TASK REQUIREMENTS:
Reproduce all entries word for word.
* begin RECORD EXCERPTS *
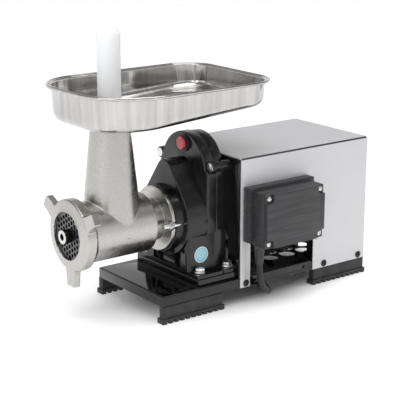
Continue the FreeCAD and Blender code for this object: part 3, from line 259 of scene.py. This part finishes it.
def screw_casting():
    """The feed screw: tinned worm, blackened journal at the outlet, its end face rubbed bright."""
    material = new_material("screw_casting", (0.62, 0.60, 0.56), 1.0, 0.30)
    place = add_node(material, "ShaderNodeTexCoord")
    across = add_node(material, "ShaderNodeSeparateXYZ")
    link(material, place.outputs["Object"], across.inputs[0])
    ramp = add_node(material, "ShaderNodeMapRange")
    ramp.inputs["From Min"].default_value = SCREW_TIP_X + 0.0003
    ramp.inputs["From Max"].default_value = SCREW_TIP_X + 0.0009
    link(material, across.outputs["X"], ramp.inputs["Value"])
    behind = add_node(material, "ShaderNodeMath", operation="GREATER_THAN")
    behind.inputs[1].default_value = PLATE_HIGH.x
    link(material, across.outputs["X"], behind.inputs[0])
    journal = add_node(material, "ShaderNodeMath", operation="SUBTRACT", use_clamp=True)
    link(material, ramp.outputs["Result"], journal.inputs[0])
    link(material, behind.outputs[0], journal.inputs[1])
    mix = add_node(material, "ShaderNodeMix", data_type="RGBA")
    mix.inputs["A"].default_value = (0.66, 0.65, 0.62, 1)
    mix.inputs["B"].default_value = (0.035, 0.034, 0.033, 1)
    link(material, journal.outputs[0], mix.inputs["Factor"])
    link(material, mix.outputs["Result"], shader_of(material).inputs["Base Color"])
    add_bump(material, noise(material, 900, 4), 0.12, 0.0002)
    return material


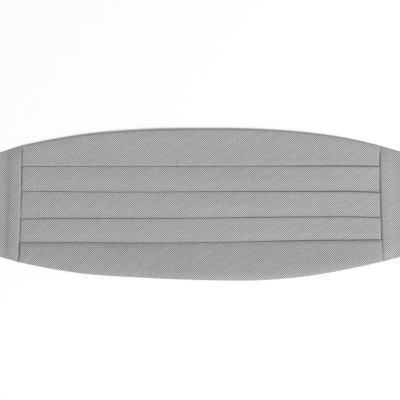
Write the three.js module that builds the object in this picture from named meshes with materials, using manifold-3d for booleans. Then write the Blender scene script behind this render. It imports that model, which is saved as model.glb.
* end RECORD EXCERPTS *
ANSWER TO THE TASK:
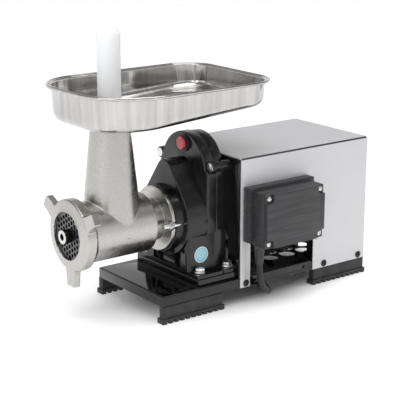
Continue the FreeCAD and Blender code for this object: part 3, from line 259 of scene.py. This part finishes it.
def screw_casting():
    """The feed screw: tinned worm, blackened journal at the outlet, its end face rubbed bright."""
    material = new_material("screw_casting", (0.62, 0.60, 0.56), 1.0, 0.30)
    place = add_node(material, "ShaderNodeTexCoord")
    across = add_node(material, "ShaderNodeSeparateXYZ")
    link(material, place.outputs["Object"], across.inputs[0])
    ramp = add_node(material, "ShaderNodeMapRange")
    ramp.inputs["From Min"].default_value = SCREW_TIP_X + 0.0003
    ramp.inputs["From Max"].default_value = SCREW_TIP_X + 0.0009
    link(material, across.outputs["X"], ramp.inputs["Value"])
    behind = add_node(material, "ShaderNodeMath", operation="GREATER_THAN")
    behind.inputs[1].default_value = PLATE_HIGH.x
    link(material, across.outputs["X"], behind.inputs[0])
    journal = add_node(material, "ShaderNodeMath", operation="SUBTRACT", use_clamp=True)
    link(material, ramp.outputs["Result"], journal.inputs[0])
    link(material, behind.outputs[0], journal.inputs[1])
    mix = add_node(material, "ShaderNodeMix", data_type="RGBA")
    mix.inputs["A"].default_value = (0.66, 0.65, 0.62, 1)
    mix.inputs["B"].default_value = (0.035, 0.034, 0.033, 1)
    link(material, journal.outputs[0], mix.inputs["Factor"])
    link(material, mix.outputs["Result"], shader_of(material).inputs["Base Color"])
    add_bump(material, noise(material, 900, 4), 0.12, 0.0002)
    return material


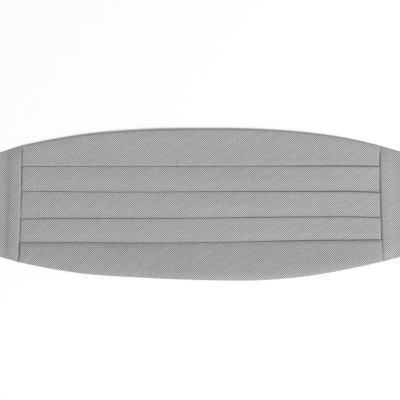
Write the three.js module that builds the object in this picture from named meshes with materials, using manifold-3d for booleans. Then write the Blender scene script behind this render. It imports that model, which is saved as model.glb.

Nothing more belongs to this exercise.